6) This Saturday, the Big X and most of the SEC take time out from conference play for a series of televised games that should raise the RPI's of everyone involved. The Big X-SEC challnge should be fun. Some of the better games:
Ole Miss-Kansas State.....LSU-Oklahoma....Iowa State-Texas A&M.....and the best game of the day, Kentucky at Kansas.
5) Wayne Gretzky wore #99 thru his whole NHL career; the number has been retired by the league. But in his first game with the Edmonton Oilers, back in the old WHA, Gretzky wore #24. After that game, he requested #99 and that was the end of #24.
4) There have been 221 coaching changes in the NBA since Gregg Popovich has been coach of the San Antonio Spurs. 29 other teams- thats 7.6 changes per team.
3) George Karl has the Sacramento Kings contending for a playoff spot- don't read articles anymore about his impending dismissal. DeMarcus Cousins is playing really well and they have some solid players around him. Fun team to watch. Cousins has to be on the All-Star team or the thing is a joke.
2) Cardinals coach Bruce Arians was quoted recently as saying that spread offenses in college have hurt the development of offensive linemen for the NFL, because in a spread offense, linemen don't do lot of the things that NFL lineman have to do in an NFL-style offense, so when they move up to the pros, there is some remedial training that has to be done, which sets their development back some. Makes sense.
1) Dan Gable is the John Wooden of college wrestling; he won 15 national titles as the coach at Iowa, after he won a gold medal at the '72 Olympics himself. His career record as a college wrestler was 181-1. Pretty tough guy.
I mention this because 35 or so years ago, our paths crossed. The wrestling team at UAlbany had a triangular match with Springfield College and Iowa, a very big deal for them. Iowa was in midst of winning ten national titles in a row. There was only one problem- they needed someone to run the clock on the main scoreboard, since they didn't always have matches in the big gym.

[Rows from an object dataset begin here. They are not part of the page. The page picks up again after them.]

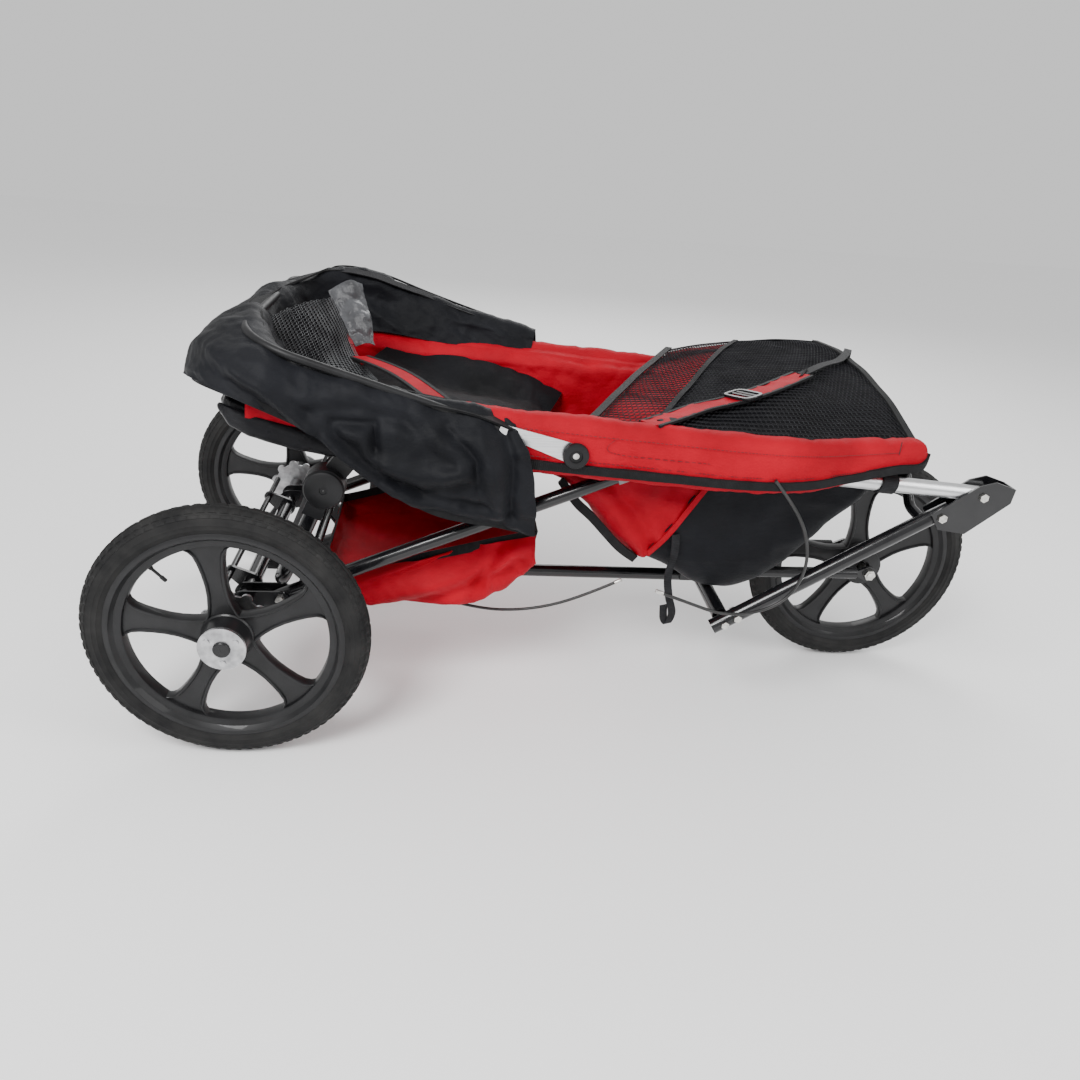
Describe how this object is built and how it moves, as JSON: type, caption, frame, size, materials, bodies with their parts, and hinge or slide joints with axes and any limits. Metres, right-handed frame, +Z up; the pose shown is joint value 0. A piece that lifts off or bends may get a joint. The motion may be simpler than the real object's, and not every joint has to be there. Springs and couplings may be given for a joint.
{
  "type": "pet stroller",
  "caption": "Three-wheeled jogging pet stroller, folded flat: a fabric cabin on hinged rails, legs and struts over a tubular chassis with large spoked wheels.",
  "frame": {"origin": "on the ground, under the middle of the wheelbase, on the middle plane", "axes": "+X forward towards the front wheel, +Y to the stroller's left, +Z up"},
  "size_m": [1.457, 0.698, 0.6174],
  "materials": {
    "tyre_rubber": "matt moulded rubber with block tread",
    "rim_plastic": "satin black moulded nylon",
    "gloss_black_tube": "gloss black powder coat",
    "silver_rail": "brushed anodised tube",
    "zinc_fastener": "bright zinc plate",
    "steel_disc": "plain pressed steel",
    "black_plastic": "fine moulded grain",
    "button_plastic": "smooth moulded",
    "grey_collar": "moulded plastic",
    "red_cloth": "coated woven polyester",
    "black_cloth": "coated woven polyester",
    "black_mesh": "open honeycomb mesh",
    "webbing": "ribbed polyester webbing",
    "foam_grip": "closed-cell foam",
    "cable_jacket": "smooth cable jacket"
  },
  "bodies": {
    "chassis": {"rear_axle_tube": "gloss_black_tube", "stub_axles": "zinc_fastener", "keel_tube": "gloss_black_tube", "front_crossbar": "gloss_black_tube", "keel_saddles": "gloss_black_tube", "fork_arm_left": "gloss_black_tube", "fork_arm_right": "gloss_black_tube", "fork_dropouts": "gloss_black_tube", "front_axle": "zinc_fastener", "leg_brackets": "gloss_black_tube", "leg_foot_bolts": "zinc_fastener", "basket": "red_cloth", "brake_bar_ears": "gloss_black_tube", "lower_cable": "cable_jacket"},
    "rear_legs": {"leg_tube_left": "gloss_black_tube", "leg_tube_right": "gloss_black_tube", "leg_bridge": "gloss_black_tube", "leg_collars": "grey_collar"},
    "rails": {"rail_tube_left": "silver_rail", "rail_tube_right": "silver_rail", "rear_hoop": "gloss_black_tube", "rear_padding": "black_cloth", "handle_elbow_left": "black_plastic", "handle_elbow_right": "black_plastic", "rail_bolts": "zinc_fastener", "rail_sleeve_left": "red_cloth", "rail_sleeve_right": "red_cloth", "cabin_tub": "red_cloth", "front_apron": "black_cloth", "mesh_cover": "black_mesh", "hanging_strap": "webbing", "brake_cable": "cable_jacket"},
    "front_struts": {"strut_tube_left": "gloss_black_tube", "strut_tube_right": "gloss_black_tube", "strut_bracket_left": "gloss_black_tube", "strut_bracket_right": "gloss_black_tube", "strut_bolts": "zinc_fastener", "strut_arch": "gloss_black_tube"},
    "handlebar": {"knuckle_cap_left": "black_plastic", "knuckle_cap_right": "black_plastic", "handle_tube": "gloss_black_tube", "handle_grip": "foam_grip", "lever_clamp": "black_plastic"},
    "lever": {"brake_lever": "black_plastic"},
    "canopy": {"canopy_arms": "silver_rail", "canopy_hoop": "gloss_black_tube", "canopy_hood": "black_cloth"},
    "wheel_left": {"tyre_left": "tyre_rubber", "rim_left": "rim_plastic", "brake_star_left": "steel_disc", "hub_ring_left": "steel_disc"},
    "wheel_right": {"tyre_right": "tyre_rubber", "rim_right": "rim_plastic", "brake_star_right": "steel_disc", "hub_ring_right": "steel_disc"},
    "wheel_front": {"front_tyre": "tyre_rubber", "front_rim": "rim_plastic"},
    "button_left": {"hub_button_left": "button_plastic"},
    "button_right": {"hub_button_right": "button_plastic"},
    "parking_brake": {"parking_brake_bar": "gloss_black_tube"}
  },
  "joints": [
    {"name": "frame_fold", "type": "hinge", "parent": "chassis", "child": "rear_legs", "pos_m": [-0.4735, 0, 0.206], "axis": [0, -1, 0], "range_deg": [0, 35]},
    {"name": "rail_pivot", "type": "hinge", "parent": "rear_legs", "child": "rails", "pos_m": [0.1146, 0, 0.46098], "axis": [0, -1, 0], "range_deg": [-48.6, 0.2]},
    {"name": "strut_pivot", "type": "hinge", "parent": "rails", "child": "front_struts", "pos_m": [0.57149, 0, 0.42903], "axis": [0, -1, 0], "range_deg": [-0.2, 59]},
    {"name": "handle_fold", "type": "hinge", "parent": "rails", "child": "handlebar", "pos_m": [-0.39765, 0, 0.40358], "axis": [0, -1, 0], "range_deg": [-76, 0]},
    {"name": "brake_squeeze", "type": "hinge", "parent": "handlebar", "child": "lever", "pos_m": [-0.41112, -0.24115, 0.30449], "axis": [0, 1, 0], "range_deg": [0, 12], "stiffness_Nm_per_rad": 0.6, "springref_deg": -5.73},
    {"name": "canopy_fold", "type": "hinge", "parent": "rails", "child": "canopy", "pos_m": [-0.04999, 0, 0.47249], "axis": [0, -1, 0], "range_deg": [-85, 0]},
    {"name": "wheel_left_spin", "type": "hinge", "parent": "chassis", "child": "wheel_left", "pos_m": [-0.5285, 0.303, 0.2], "axis": [0, 1, 0], "continuous": true},
    {"name": "wheel_right_spin", "type": "hinge", "parent": "chassis", "child": "wheel_right", "pos_m": [-0.5285, -0.303, 0.2], "axis": [0, 1, 0], "continuous": true},
    {"name": "wheel_front_spin", "type": "hinge", "parent": "chassis", "child": "wheel_front", "pos_m": [0.5285, 0, 0.2], "axis": [0, 1, 0], "continuous": true},
    {"name": "button_left_push", "type": "slide", "parent": "wheel_left", "child": "button_left", "axis": [0, -1, 0], "range_m": [0, 0.003], "stiffness_N_per_m": 600, "springref_m": -0.001},
    {"name": "button_right_push", "type": "slide", "parent": "wheel_right", "child": "button_right", "axis": [0, 1, 0], "range_m": [0, 0.003], "stiffness_N_per_m": 600, "springref_m": -0.001},
    {"name": "parking_brake_press", "type": "hinge", "parent": "chassis", "child": "parking_brake", "pos_m": [-0.5585, 0, 0.22], "axis": [0, -1, 0], "range_deg": [0, 25]}
  ],
  "couplings": [
    {"joint": "rail_pivot", "follows": "frame_fold", "ratio": -1.3855},
    {"joint": "strut_pivot", "follows": "frame_fold", "ratio": 1.6822}
  ]
}
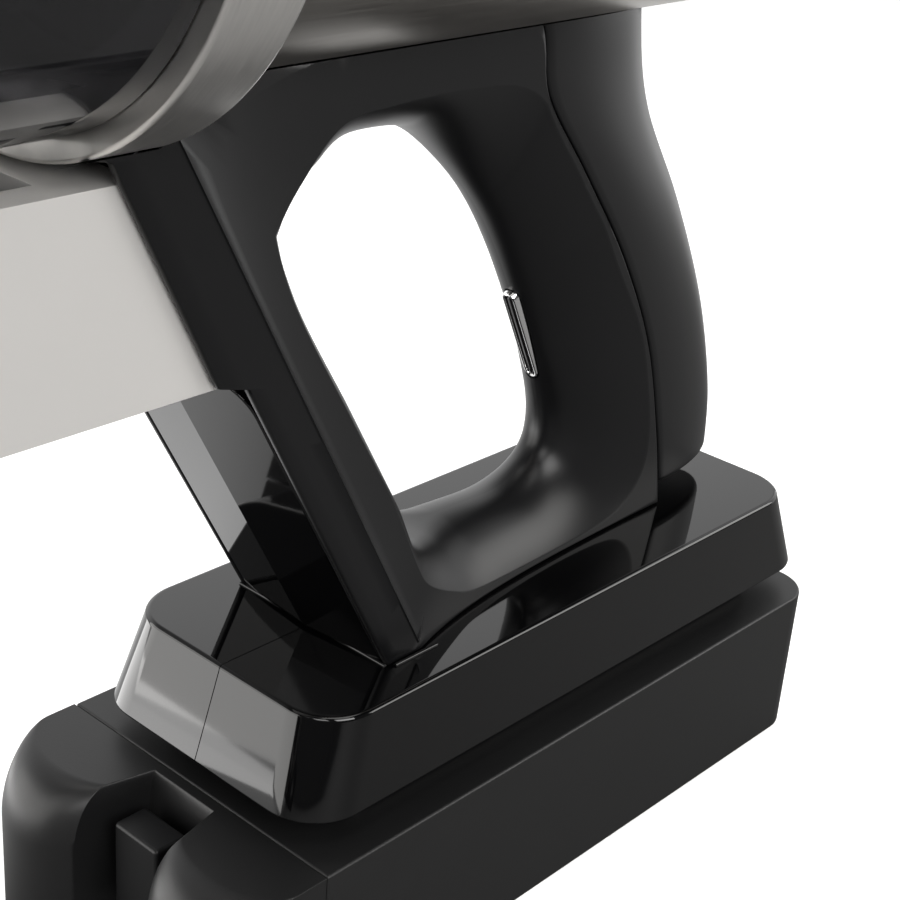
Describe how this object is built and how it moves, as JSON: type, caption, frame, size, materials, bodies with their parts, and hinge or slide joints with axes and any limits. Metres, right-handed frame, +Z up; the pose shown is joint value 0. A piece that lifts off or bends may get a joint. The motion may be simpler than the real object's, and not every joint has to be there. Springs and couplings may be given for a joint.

I was the basketball manager at Albany, I was good at running the panel for the scoreboard over the basketball floor, so I was elected timekeeper for the day. About three minutes before the first match, with the legendary Gable standing about 20 feet from me, I realized that I had no idea how this all worked-- I had never seen an actual amateur wrestling match, only pro wrestling on TV. No clocks in the WWE.
When did I start the clock? Stop it? How would I know what points to put up? What if Gable passed one of his wrestlers a foreign object? Oh wait, that doesn't happen here, but panic set in. Actually, it was more like terror.
Luckily for me, the referee on the main court was the father of a friend of mine from high school-- I called him over and explained my anxiety. He was cool and explained that he would signal points to me and that the clock ran pretty much like basketball-- on the referee's signal. After that, it was fairly uneventful-- Gable didn't put me in a sleeper hold or anything, and that was my brush with one of the most successful coaches in the history of college sports.